Ciò che la serie racconta, oltre le avventure stesse di Chiara, Lulu e Joe, è l’infrangersi degli ideali hippie che lasciano progressivamente il posto alla disperazione causata dalle droghe dure. Se Chiara non riesce a resistere al richiamo dell’eroina, Lulu decide invece di affrontare la situazione di petto creando, proprio alla fattoria dei disobbedienti, un centro d’accoglienza per i tossicomani.

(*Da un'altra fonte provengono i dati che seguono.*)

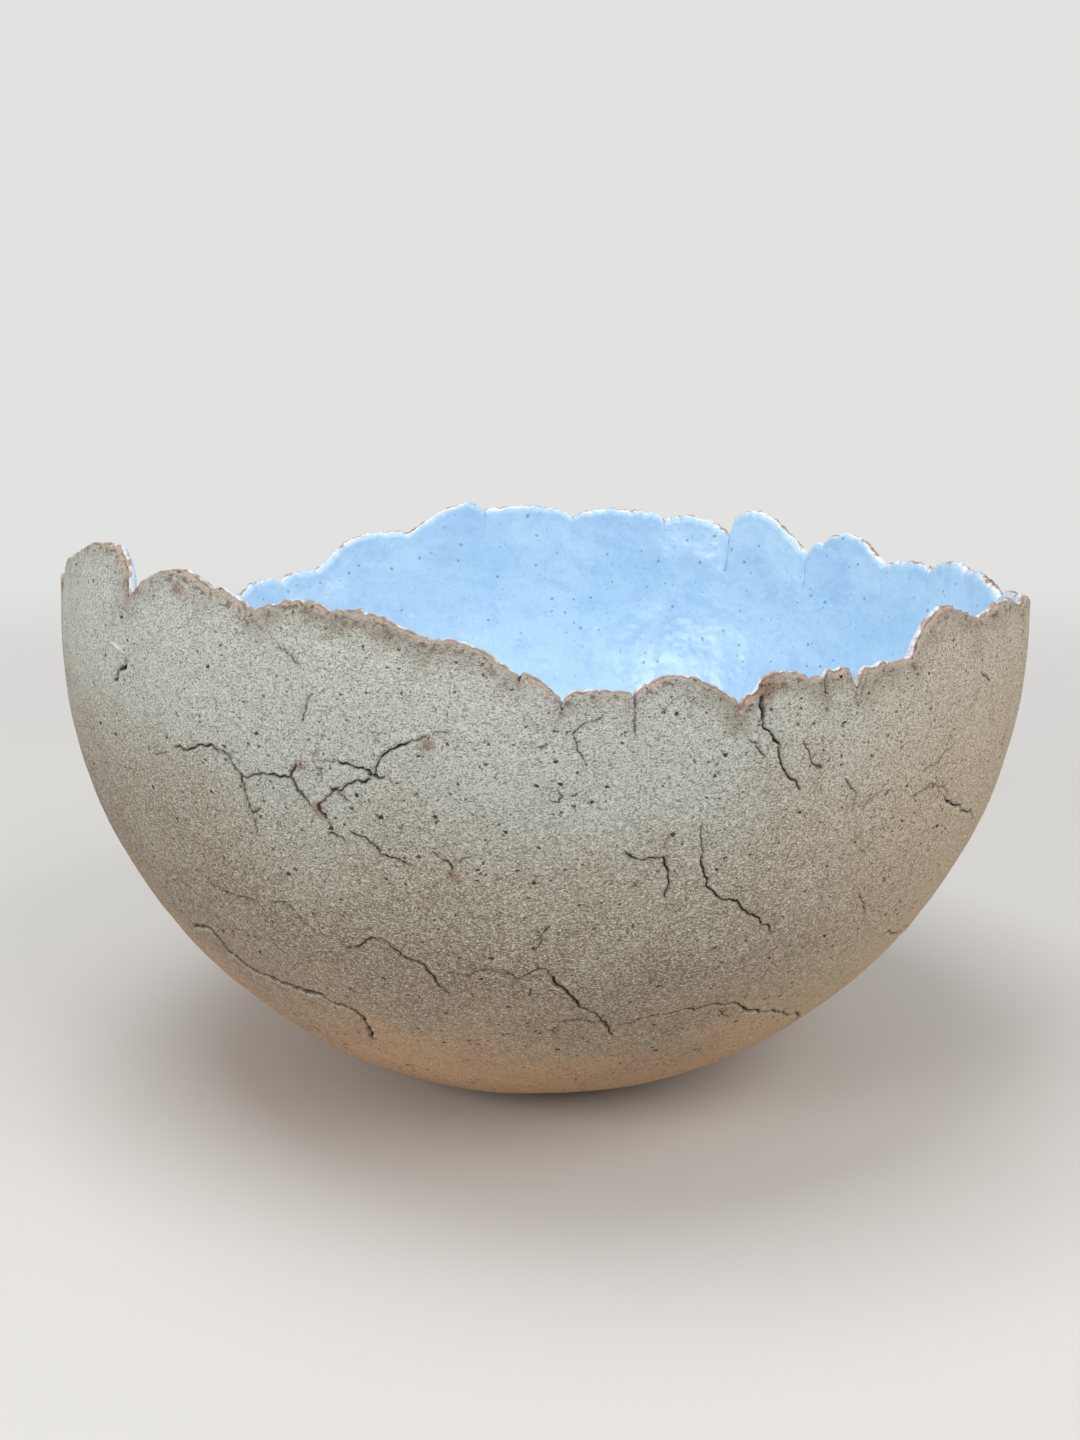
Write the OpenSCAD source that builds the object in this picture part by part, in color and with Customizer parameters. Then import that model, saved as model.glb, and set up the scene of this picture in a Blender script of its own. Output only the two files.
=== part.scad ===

Un approccio incentrato sulla discussione e l’assenza di giudizio rispetto ad una condizione dalla quale è molto difficile uscire, che ricalca il posizionamento che la Svizzera, precursore nella gestione dei problemi di dipendenza, ha sempre avuto.

Precisa nella ricostruzione (decori, costumi, accessori) di un’epoca che sembra materializzarsi davanti ai nostri occhi, la serie riesce nell’impresa di rendere universale e comprensibile per tutti una vicenda locale conosciuta principalmente in Svizzera. Le inquietudini giovanili, il bisogno di libertà e la forza rivoluzionaria degli anni Settanta, o ancora la nascita di famiglie “alternative” che sfidano il nucleo (etero)patriarcale ancora oggi dominante, sono infatti problematiche che toccano ben al di là dei confini rossocrociati.

Les indociles è sicuramente una sfida, ma una sfida che vale la pena di accettare per liberare la parola su tematiche scottanti quali le dipendenze ma anche il bisogno di rompere con schemi predefiniti che annientano più che rassicurare. Con un senso dell’umorismo tutto svizzero, la serie riesce a far riflettere senza mai trasformarsi in un barboso trattato.

Les indociles è prodotto dalla ginevrina Box Productions insieme alla belga Entre Chien et Loup e la RTS Radio Télévision Suisse. La parigina Oble si occupa delle vendite all’internazionale.